The paradox that "I worked harder than all of them--yet not I, but the grace of God that was with me." (1 Corinthians 15:10) is not just a New Testament truth. This is the way God has always worked in and through his people. We try and we give all of our strength in loving God and people, but we do it "through" God and his name, and God does it through us.
The second observation is that God doesn't seem to be doing his part (at least according to the Psalmist). "But you have rejected us and disgraced us and have not gone out with our armies." (Psalm 44:9) Could it be that some unconfessed or hidden sin is the culprit here? Not so, says the psalmist: "All this has come upon us though we have not forgotten you, and we have not been false to your covenant. Our heart has not turned back, nor have our steps departed from your way." (Psalm 44:17-18)

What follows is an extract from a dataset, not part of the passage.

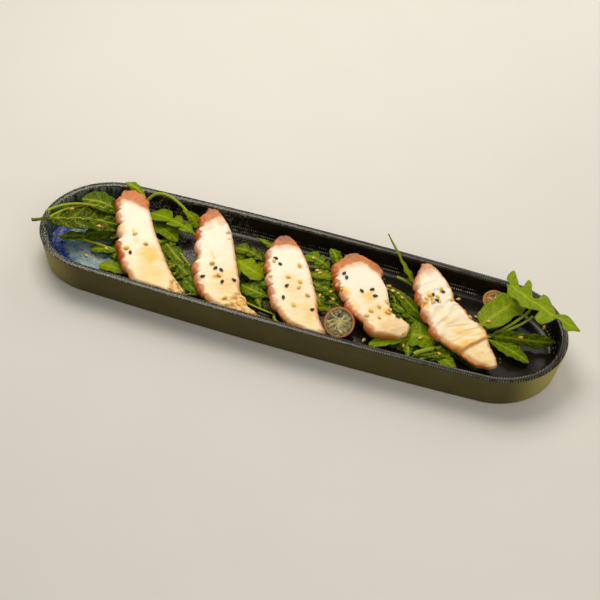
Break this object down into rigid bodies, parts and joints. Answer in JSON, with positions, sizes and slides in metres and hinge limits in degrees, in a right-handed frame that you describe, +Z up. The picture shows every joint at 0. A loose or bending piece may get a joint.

So what seems to be the problem? The psalmist can think of no other possibility than that God is lazy, distracted, hiding or angry: "Awake! Why are you sleeping, O Lord? Rouse yourself! Do not reject us forever! Why do you hide your face? Why do you forget our affliction and oppression?" (Psalm 44:23-24) The psalmist can think of no reason for suffering if the people of God are being faithful.
But the apostle Paul, writing hundreds of years later, quotes from this very psalm of disorientation in his letter to the church at Rome: "If God is for us, who can be against us?...Who shall separate us from the love of Christ? Shall tribulation, or distress, or persecution, or famine, or nakedness, or danger, or sword? As it is written, 'For your sake we are being killed all the day long; we are regarded as sheep to be slaughtered.' No, in all these things we are more than conquerors through him who loved us." (Romans 8:31, 35-37)
God's being "for us" and working through us does not mean we won't suffer what appears to be defeat, even death. But Paul sees here (because of the revelation of Christ) what the psalmist only saw from a distance: that God's power in and through us gives us victories "in all these things" (defeats, sufferings, tribulations, etc.), not from all these things.
God works through us, and God loves us as he works us through our suffering.